[Instruction]:
Reproduce exactly the lines below, from the first through the one containing "pin_bevel_depth = 0.24; // [0.1:0.02:0.35]", and nothing more.

++++ Source material

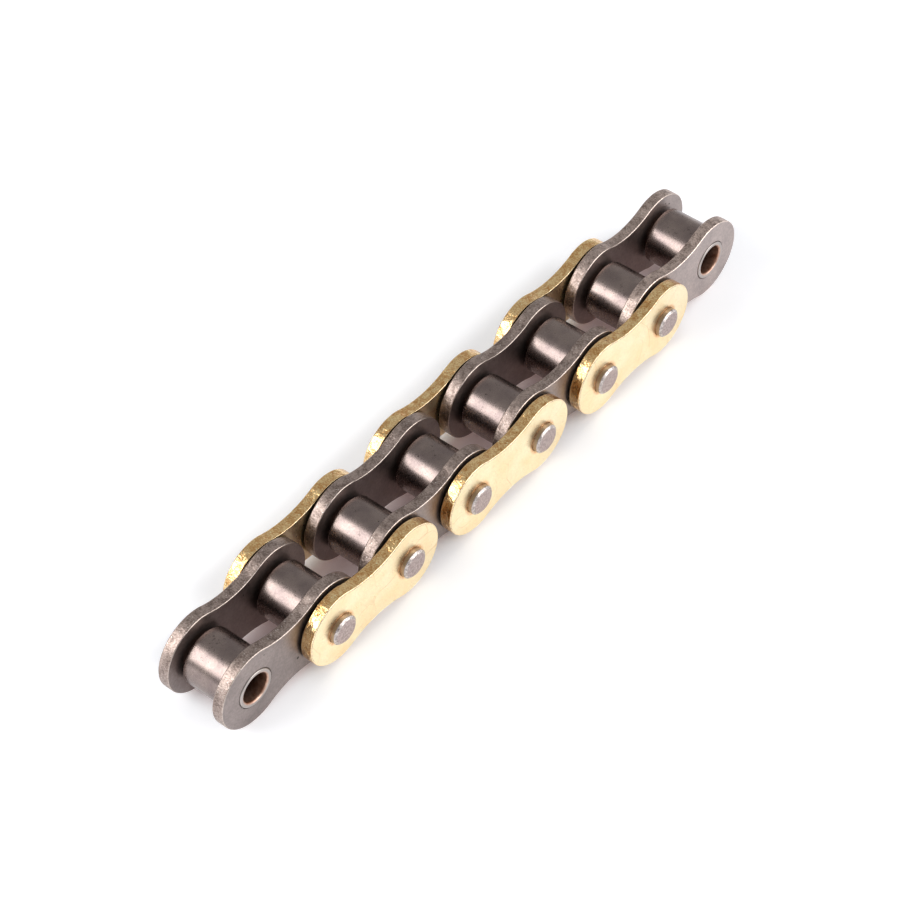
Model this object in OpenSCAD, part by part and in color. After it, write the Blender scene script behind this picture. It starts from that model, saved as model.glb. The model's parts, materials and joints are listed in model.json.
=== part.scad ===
// A straight length of roller chain: roller links joined by pin links.
// X runs along the chain, Y along the pins with the near side at -Y, Z up.
// The origin is under the middle of the chain, on the surface it lies on.

/* [Chain] */
// Distance from one pin centre to the next
pitch = 12.7; // [12:0.1:14]

/* [Inner plates] */
// Clear width between the two inner plates of a roller link
inner_width = 6.8; // [6.2:0.1:8]
// Thickness of an inner plate
inner_plate_t = 1.6; // [1.2:0.05:2]
// Height of an inner plate across its round ends
inner_plate_h = 11.2; // [10:0.1:11.8]
// Height of an inner plate at its waist
inner_waist_h = 8.6; // [7.4:0.1:9.6]

/* [Outer plates] */
// Gap between an inner plate and the outer plate beside it
side_gap = 0.3; // [0.2:0.05:0.6]
// Thickness of an outer plate
outer_plate_t = 1.65; // [1.2:0.05:2]
// Height of an outer plate across its round ends
outer_plate_h = 10.4; // [9:0.1:11.4]
// Height of an outer plate at its waist
outer_waist_h = 8.05; // [7:0.05:8.6]

/* [Plate edges] */
// Width of the bevel that tumbling leaves along every plate edge
edge_bevel = 0.12; // [0.05:0.01:0.25]

/* [Pins] */
// Diameter of a pin
pin_d = 3.96; // [3.5:0.02:4.3]
// Length of pin that stands out of each outer plate
pin_stand = 0.88; // [0.4:0.02:1.2]
// Width of the bevel round each end of a pin
pin_bevel_w = 0.34; // [0.1:0.02:0.45]
// Depth of that bevel along the pin
pin_bevel_depth = 0.24; // [0.1:0.02:0.35]

/* [Bushes] */
// Radial clearance of a pin in its bush
pin_clearance = 0.05; // [0.02:0.01:0.1]
// Outer diameter of a bush
bush_d = 5.3; // [5:0.05:5.9]
// Length of bush that stands proud of each inner plate
bush_stand = 0.12; // [0:0.01:0.15]
// Width of the lead-in bevel at each mouth of the bush's bore
bore_bevel = 0.18; // [0.05:0.01:0.3]
// Radius of the rounded lip at each end of a bush
lip_r = 0.15; // [0.05:0.01:0.2]

/* [Rollers] */
// Outer diameter of a roller
roller_d = 7.7; // [7.2:0.05:8.5]
// Radial clearance of a roller on its bush
roller_clearance = 0.08; // [0.03:0.01:0.1]
// Side play left between a roller and the near inner plate
near_play = 0.1; // [0.05:0.05:0.4]
// Side play left between a roller and the far inner plate
far_play = 0.5; // [0.05:0.05:0.8]
// Radius of the rounded rim at each end of a roller
rim_r = 0.4; // [0.1:0.05:0.6]

/* [Hidden] */
$fn = 96;
inner_links = 4;
outer_links = inner_links - 1;
joints = 2 * inner_links;
pins = 2 * outer_links;

// Heights and sides, from the sizes above
axis_z = inner_plate_h / 2;
inner_face_y = inner_width / 2;
outer_face_y = inner_face_y + inner_plate_t + side_gap;
pin_l = 2 * (outer_face_y + outer_plate_t + pin_stand);
bush_l = inner_width + 2 * (inner_plate_t + bush_stand);
bush_bore_r = pin_d / 2 + pin_clearance;
roller_l = inner_width - near_play - far_play;
roller_y = (near_play - far_play) / 2;

// How far a cutting shape runs past what it cuts
cut = 1;
// How far the waist's arc bites into the round ends, and the web into the waist's cut
waist_bite = 0.002;
waist_reach = 0.1;

// Place along X of joint i, counted from the -X end of the chain
function joint_x(i) = (i - (joints + 1) / 2) * pitch;

// Middle of roller link i, and of pin link i
function inner_link_x(i) = (joint_x(2 * i - 1) + joint_x(2 * i)) / 2;
function outer_link_x(i) = (joint_x(2 * i) + joint_x(2 * i + 1)) / 2;

// Radius of the waist's arc, which meets both round ends without a corner.
// It bites a hair into them, so that the surfaces cross cleanly.
function waist_arc(end_r, waist_r) =
    (pow(pitch / 2, 2) + pow(waist_r, 2) - pow(end_r - waist_bite, 2))
    / (2 * (end_r - waist_bite - waist_r));

// Stands a piece drawn round Z on the axis of a joint, with its middle at y
module on_axis(x, y = 0) {
    translate([x, y, axis_z]) rotate([90, 0, 0]) children();
}

// A round end of a plate, bevelled at both faces and centred on Z = 0
module round_end(end_r, t) {
    rotate_extrude() polygon([
        [0, -t / 2], [end_r - edge_bevel, -t / 2], [end_r, edge_bevel - t / 2],
        [end_r, t / 2 - edge_bevel], [end_r - edge_bevel, t / 2], [0, t / 2]
    ]);
}

// What the waist takes away on one side, flared to leave the same bevel
module waist_cutter(arc_r, t) {
    rotate_extrude() polygon([
        [0, -t], [arc_r + edge_bevel + t / 2, -t], [arc_r, edge_bevel - t / 2],
        [arc_r, t / 2 - edge_bevel], [arc_r + edge_bevel + t / 2, t], [0, t]
    ]);
}

// A link plate lying in XY: two round ends and a web, waisted on both sides.
// The web's corners lie on the lines from end centre to waist centre, inside the cut.
module link_plate(plate_h, waist_h, t, hole_r) {
    end_r = plate_h / 2;
    arc_r = waist_arc(end_r, waist_h / 2);
    arc_y = waist_h / 2 + arc_r;
    share = (end_r + waist_reach) / (end_r + arc_r);
    corner = [pitch / 2 * (1 - share), arc_y * share];
    difference() {
        union() {
            for (side = [-1, 1])
                translate([side * pitch / 2, 0, 0]) round_end(end_r, t);
            translate([0, 0, -t / 2]) linear_extrude(t) polygon([
                [-pitch / 2, 0], [-corner.x, corner.y], corner,
                [pitch / 2, 0], [corner.x, -corner.y], -corner
            ]);
        }
        for (side = [-1, 1]) {
            translate([0, side * arc_y, 0]) waist_cutter(arc_r, t);
            translate([side * pitch / 2, 0, 0])
                cylinder(r = hole_r, h = t + 2 * cut, center = true);
        }
    }
}

// Inner plate of roller link i; side is -1 on the near side and 1 on the far side
module inner_plate(i, side) {
    color("dimgray")
    on_axis(inner_link_x(i), side * (inner_face_y + inner_plate_t / 2))
        link_plate(inner_plate_h, inner_waist_h, inner_plate_t, bush_d / 2);
}

// Outer plate of pin link i
module outer_plate(i, side) {
    color("gold")
    on_axis(outer_link_x(i), side * (outer_face_y + outer_plate_t / 2))
        link_plate(outer_plate_h, outer_waist_h, outer_plate_t, pin_d / 2);
}

// Pin i, which goes through joint i + 1
module pin(i) {
    r = pin_d / 2;
    color("silver")
    on_axis(joint_x(i + 1)) rotate_extrude() polygon([
        [0, -pin_l / 2], [r - pin_bevel_w, -pin_l / 2], [r, pin_bevel_depth - pin_l / 2],
        [r, pin_l / 2 - pin_bevel_depth], [r - pin_bevel_w, pin_l / 2], [0, pin_l / 2]
    ]);
}

// What rounds off both outer corners of a turned profile of outer radius r and length l
module corner_cutters(r, l, round_r) {
    for (end = [-1, 1]) translate([r - round_r, end * (l / 2 - round_r)]) difference() {
        translate([0, end > 0 ? 0 : -cut]) square([cut, cut]);
        circle(r = round_r);
    }
}

// Bush of joint i, pressed into both inner plates
module bush(i) {
    r = bush_d / 2;
    color("darkgray")
    on_axis(joint_x(i)) rotate_extrude() difference() {
        polygon([
            [bush_bore_r, bore_bevel - bush_l / 2], [bush_bore_r + bore_bevel, -bush_l / 2],
            [r, -bush_l / 2], [r, bush_l / 2],
            [bush_bore_r + bore_bevel, bush_l / 2], [bush_bore_r, bush_l / 2 - bore_bevel]
        ]);
        corner_cutters(r, bush_l, lip_r);
    }
}

// Roller of joint i, a tube with rounded rims that turns on the bush
module roller(i) {
    r = roller_d / 2;
    bore_r = bush_d / 2 + roller_clearance;
    color("gray")
    on_axis(joint_x(i), roller_y) rotate_extrude() difference() {
        translate([bore_r, -roller_l / 2]) square([r - bore_r, roller_l]);
        corner_cutters(r, roller_l, rim_r);
    }
}

for (i = [1 : inner_links]) {
    inner_plate(i, -1);
    inner_plate(i, 1);
}
for (i = [1 : outer_links]) {
    outer_plate(i, -1);
    outer_plate(i, 1);
}
for (i = [1 : pins]) {
    pin(i);
}
for (i = [1 : joints]) {
    bush(i);
    roller(i);
}
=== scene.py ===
import json
import math

import bmesh
import bpy
import numpy as np
from mathutils import Matrix, Vector

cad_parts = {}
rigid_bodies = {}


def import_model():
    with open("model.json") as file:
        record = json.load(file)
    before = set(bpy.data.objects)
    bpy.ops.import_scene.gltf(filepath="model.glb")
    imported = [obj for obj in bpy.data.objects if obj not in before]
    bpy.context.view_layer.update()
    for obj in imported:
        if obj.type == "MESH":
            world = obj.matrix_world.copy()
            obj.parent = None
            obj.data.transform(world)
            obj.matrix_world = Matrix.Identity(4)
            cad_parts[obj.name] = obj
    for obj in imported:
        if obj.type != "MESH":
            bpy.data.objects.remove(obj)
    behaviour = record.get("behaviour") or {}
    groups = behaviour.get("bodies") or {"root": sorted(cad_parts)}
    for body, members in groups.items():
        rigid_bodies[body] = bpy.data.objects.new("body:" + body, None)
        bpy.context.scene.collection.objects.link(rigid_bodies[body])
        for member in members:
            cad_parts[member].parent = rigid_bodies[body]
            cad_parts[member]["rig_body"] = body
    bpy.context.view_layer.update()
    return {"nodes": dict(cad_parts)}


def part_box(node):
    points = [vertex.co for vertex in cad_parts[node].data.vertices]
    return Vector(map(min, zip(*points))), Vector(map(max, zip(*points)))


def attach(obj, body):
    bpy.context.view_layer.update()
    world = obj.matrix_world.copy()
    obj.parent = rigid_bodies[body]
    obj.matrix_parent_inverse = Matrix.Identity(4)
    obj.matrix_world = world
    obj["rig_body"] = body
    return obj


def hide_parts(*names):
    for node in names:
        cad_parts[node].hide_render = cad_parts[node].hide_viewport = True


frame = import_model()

# Lengths are worked out in millimetres, and meshes and places go into the scene in metres
MM = 0.001

# Heights of the plates at their waists, which their boxes don't show
INNER_WAIST_H = 8.6
OUTER_WAIST_H = 8.05
# Radius of the bore of a bush, and of the bore of a roller, which runs on the bush
BUSH_BORE_R = 2.03
ROLLER_BORE_R = 2.73

# Corners of a plate rounded by tumbling, and the broken edge of each hole
PLATE_ROUND = 0.15
HOLE_ROUND = 0.07
# Spacing of the points along a plate's edge, and the rows of points across the flat of the edge
EDGE_STEP = 0.15
EDGE_ROWS = 11
# A plate's face has a narrow ring beside its rim and its hole, and one this share of the way out
FACE_RING = 0.06
MIDDLE_RING = 0.65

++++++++

[Exercise response]:
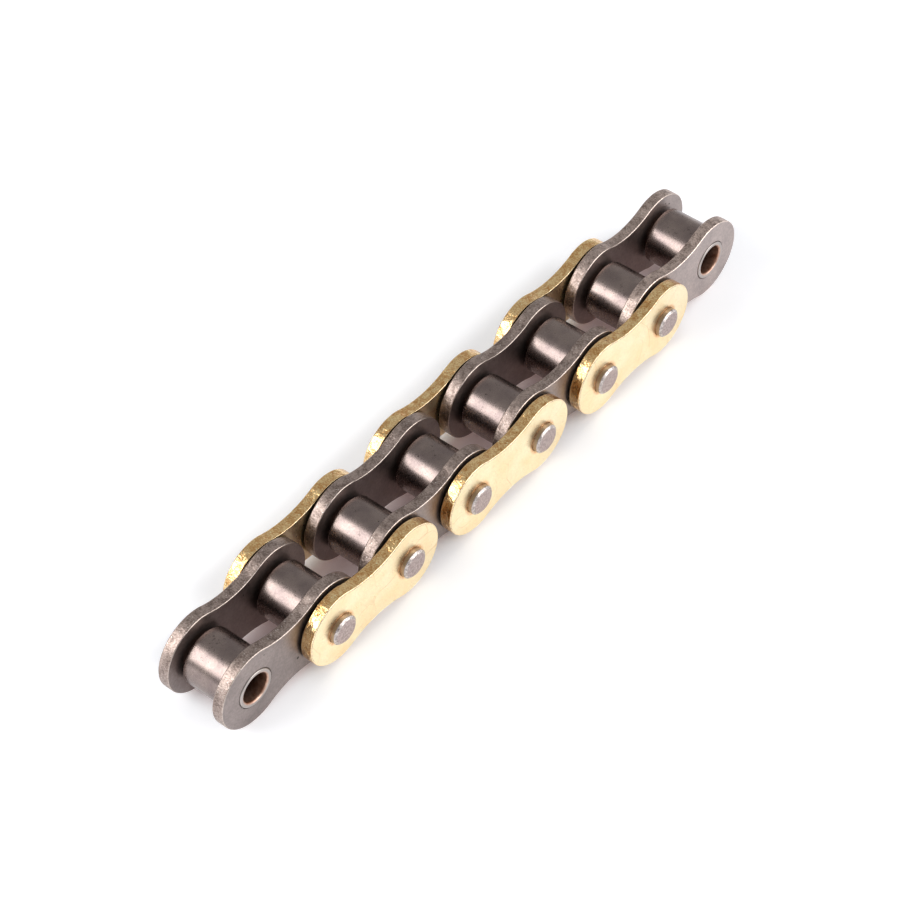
Model this object in OpenSCAD, part by part and in color. After it, write the Blender scene script behind this picture. It starts from that model, saved as model.glb. The model's parts, materials and joints are listed in model.json.
=== part.scad ===
// A straight length of roller chain: roller links joined by pin links.
// X runs along the chain, Y along the pins with the near side at -Y, Z up.
// The origin is under the middle of the chain, on the surface it lies on.

/* [Chain] */
// Distance from one pin centre to the next
pitch = 12.7; // [12:0.1:14]

/* [Inner plates] */
// Clear width between the two inner plates of a roller link
inner_width = 6.8; // [6.2:0.1:8]
// Thickness of an inner plate
inner_plate_t = 1.6; // [1.2:0.05:2]
// Height of an inner plate across its round ends
inner_plate_h = 11.2; // [10:0.1:11.8]
// Height of an inner plate at its waist
inner_waist_h = 8.6; // [7.4:0.1:9.6]

/* [Outer plates] */
// Gap between an inner plate and the outer plate beside it
side_gap = 0.3; // [0.2:0.05:0.6]
// Thickness of an outer plate
outer_plate_t = 1.65; // [1.2:0.05:2]
// Height of an outer plate across its round ends
outer_plate_h = 10.4; // [9:0.1:11.4]
// Height of an outer plate at its waist
outer_waist_h = 8.05; // [7:0.05:8.6]

/* [Plate edges] */
// Width of the bevel that tumbling leaves along every plate edge
edge_bevel = 0.12; // [0.05:0.01:0.25]

/* [Pins] */
// Diameter of a pin
pin_d = 3.96; // [3.5:0.02:4.3]
// Length of pin that stands out of each outer plate
pin_stand = 0.88; // [0.4:0.02:1.2]
// Width of the bevel round each end of a pin
pin_bevel_w = 0.34; // [0.1:0.02:0.45]
// Depth of that bevel along the pin
pin_bevel_depth = 0.24; // [0.1:0.02:0.35]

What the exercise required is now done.